Adults regress on a regular, likely daily basis, for brief periods of time — in a difficult encounter, in any moment of time that is emotional or challenging. Emotionally charged interactions can frequently cause each of us to “get little, feel little, act little.” The adult has left the conversation when you think things like: “what is wrong with you?” “why aren’t you listening?” “You aren’t making sense.” “Do you really want to act so childish?” And for US individually we have that sense that we are over-reacting, not making sense, curiously confused and inappropriately angry or tearful.
Regression occurs when something about the individual or the situation triggers old unresolved memories/experiences from childhood, and we/they regress emotionally to the AGE of the INCIDENT….it usually passes quickly….hopefully. But during the holidays, many adults actually take a longer and extended “holiday,” hopefully re-emerging in the new year!
Holidays come with an extraordinarily emotional charge. Family memories, experiences, and life long celebrations that include happy and joyful moments and those of loss and grief and disappointment are fueled by media, movies, music, ENDLESS commercials, and what could be called “the great Christmas Machine” ….multiplying the emotional whammy each of is hit with daily from Thanksgiving on. Actually it now starts around Halloween!

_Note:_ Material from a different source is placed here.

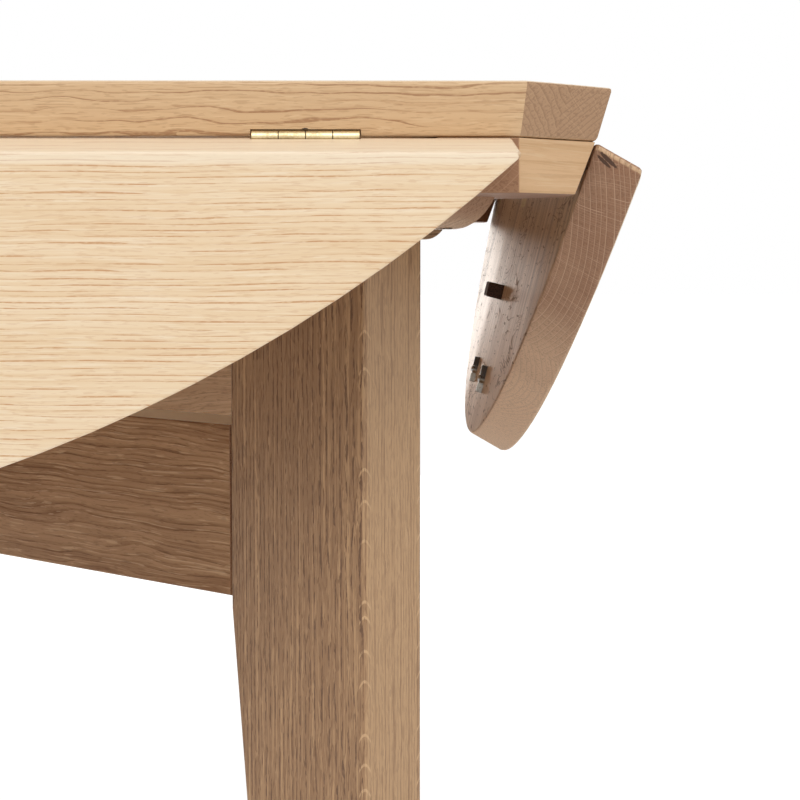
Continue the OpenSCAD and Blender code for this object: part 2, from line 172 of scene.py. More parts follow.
oakLook = {
    "light": (222, 186, 142),      # between the rings
    "dark": (198, 156, 112),       # in the open start of a ring and in dark streaks
    "pore": (150, 108, 70),
    "ray": (234, 204, 164),
    "endTone": (166, 124, 88),     # where a face cuts across the grain
    "endLine": (196, 158, 122),    # ring bounds and rays on such a face
    "endSpeck": (120, 84, 60),
    "paleAndPaintedLight": (196, 158, 122),    # pale patches of end grain, and painted light towards a leaf's middle and on its underside
    "endPatch": 1.0,               # how patchy end grain is
    "endRing": 0.0,                # how dark the start of a ring is there
    "endLines": 0.8,               # how strong pale ring bounds and rays are
    "endHoles": 0.45,              # and how dark its pores are
    "paintedLightFrom": 0.0,               # distance from the middle within which end grain is painted paler, as painted light from the floor
    "broadShade": 0.0,              # how much darker the faces across the staves are painted, as painted shade
    "upperReflection": 0.0,              # how much the upper faces are painted paler, as a painted reflection of the pale room
    "lowerShade": 0.0,              # and how much the lower ones are darkened, as painted shade
    "outer": None,                 # (light, dark, pore) of a face that belongs to the raised table's upper side
    "staveWidth": 1.0,
    "staveShift": 0.5,
    "staveTone": 0.3,
    "pithAway": (0.03, 0.12),      # from the piece's middle to the tree's middle, through the face
    "pithSide": 0.07,              # and along it
    "known": (),                   # (stave number, side, away) of staves whose place in the tree is known
    "ringWidth": 0.0034,
    "ringStrength": 0.35,
    "rowShare": 0.3,               # widest share of a ring that its row of pores takes
    "rowLength": 0.05,             # how the rows break up along the grain
    "rowAmount": 0.5,
    "rowStrength": 0.6,
    "rowNarrow": 1.0,              # and their strength on the faces along the staves
    "drift": 0.005,                # slow wander of the grain
    "ripple": 0.0010,              # its short waves
    "waves": 0.0,                  # and its finest ones
    "toneLength": 0.5,
    "toneWidth": 0.03,
    "toneStrength": 1.4,
    "streakLength": 0.3,
    "streakWidth": 0.003,
    "streakStrength": 0.3,
    "dashLength": 0.05,            # long dark pores
    "dashWidth": 0.0008,
    "dashAmount": 0.555,
    "dashInRings": 0.08,
    "dashStrength": 0.6,
    "speckLength": 0.008,          # short ones
    "speckWidth": 0.0008,
    "speckAmount": 0.58,
    "speckStrength": 0.25,
    "fleckLength": 0.03,           # pale ray ends on long grain
    "fleckWidth": 0.0010,
    "fleckAmount": 0.58,
    "fleckStrength": 0.3,
    "holeLength": 0.02,            # pores on end grain
    "holeWidth": 0.0012,
    "holeAmount": 0.52,
    "holeInRings": 0.03,
    "rayPitch": 0.012,             # radians between rays on end grain
    "rayWidth": 0.14,              # share of that pitch
    "rayFaint": 0.25,              # strength of the faintest ray
    "roughness": 0.42,
    "endRoughness": 0.15,
    "polish": 0.0,                 # how much smoother the underside is
    "curls": 0.0,                  # thin dark curly lines and specks there
    "innerDark": 0.0,              # how much darker its open streaks are
    "innerPaintedLight": 0.0,              # and how much paler it is painted away from the hinges, as painted light
    "marks": (),                   # dark marks, scars in the wood and the painted shade of a chip: (middle, direction, half length, half width)
    "markTone": (84, 60, 46),      # and their colour
    "rimHighlight": None,                   # (distance, strength) of the painted highlight along a leaf's inner edge: the band by the hinge line is painted paler
    "gloss": 0.5,
    "bump": 0.15,
}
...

THE CHALLENGE? It’s to stop comparing your reality to the one that is blasted at you in every possible media format — messages intended to sell things –so stop comparing and measuring your life experience by what you see and hear…..sometimes a big order!
Each of us begins to reflect on past holidays….and our emotional responses match the life conditions from those memories. We REGRESS to the age of the memory. For people with great memories and experiences, the regression is likely fun, happy, joyful. And for people with pain and disappointment, perhaps even abusive memories and experiences, the regression is depressing, disappointing, painful and angry.

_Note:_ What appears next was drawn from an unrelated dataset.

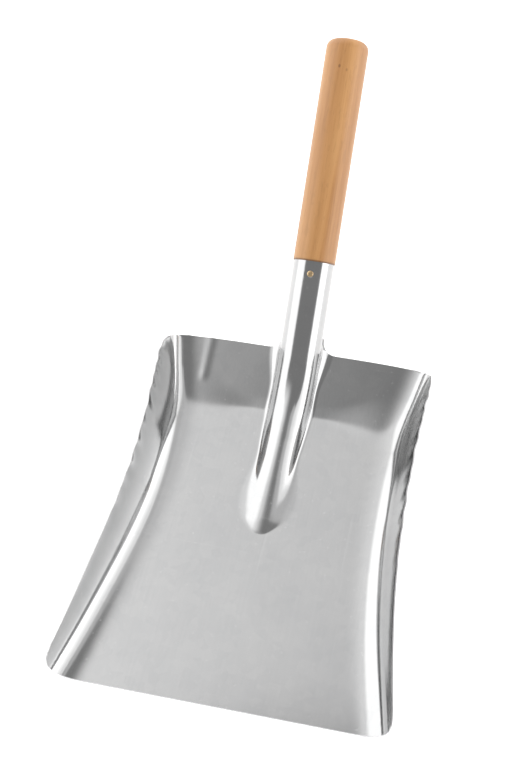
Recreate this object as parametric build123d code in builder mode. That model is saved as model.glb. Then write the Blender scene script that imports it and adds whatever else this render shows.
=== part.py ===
import os
from math import cos, hypot, radians, sin, tan

from build123d import *

# Hand scoop shovel: a pressed sheet-steel pan whose tail is rolled into a
# socket, a turned beech handle seated in the socket, and the nail that pins it.
# Millimetres. +X across the pan, +Y from the front lip towards the handle,
# +Z up, pan floor resting on Z = 0, origin under the centre of the bounding box.

# Sheet
SHEET = 0.8

# Pan floor, measured along its length from the front lip
FLAT_LENGTH = 223.0
BEND_RADIUS = 45.0
BEND_ANGLE = 20.0
TAIL_LENGTH = 38.5

# Side folds in plan: distance from the lip, half width where the wall meets Z = 0,
# and the wall's outward lean as run over rise
FOLD_STATIONS = [
    (-6.0, 101.5, 0.200),
    (69.0, 87.1, 0.236),
    (138.0, 79.7, 0.262),
    (193.0, 79.8, 0.264),
    (234.0, 83.0, 0.280),
    (273.0, 89.3, 0.220),
    (345.0, 101.0, 0.200),
]
FOLD_RADIUS = 14.5

# Rim in the side view: distance from the lip, height, down to the rear edge
RIM_STATIONS = [
    (-6.0, 17.6),
    (30.0, 23.0),
    (69.0, 29.0),
    (103.0, 32.8),
    (138.0, 36.3),
    (170.0, 39.3),
    (200.0, 40.2),
    (226.0, 38.6),
    (243.0, 36.4),
    (255.0, 32.2),
    (265.4, 24.9),
    (276.4, 15.6),
    (286.4, 7.0),
]

# Rounded front ends of the rims: radius and height of its centre above the floor
FRONT_CORNER_RADIUS = 9.5
FRONT_CORNER_HEIGHT = 8.6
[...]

The point? Pat attention. First to yourself. Then to those around you. Then to all the interactions you have with family, co-workers, friends.
Next make a decision to be as present as you can possibly be — for yourself and for those you love and care about. Ask YOURSELF how you’re doing. And ask others. GO SLOW. Reflect on what the holidays actually mean to you and to those around you.
Do things that bring you joy regardless of past experiences. Spend less money! INSTEAD, spend time — with people you truly enjoy rather than showing up for all the celebrations and parties you aren’t truly interested in or don’t have a meaningful commitment to. My best recommendation is stop buying things for people who actually have everything they need. Instead give to your favorite charities or the favorite charity of the individual you want to “gift.”
Be the best version of the truly good person you already are. Be grateful for what you have. And regardless of your faith, embrace it.
Finally, when you feel 5 or 10 or 13, embrace that amazing kid you were at that age. Tell her/him: “I’ve got your back.” “I’ll take good care of you.” Believe it or not, with practice, that works. Happy holidays!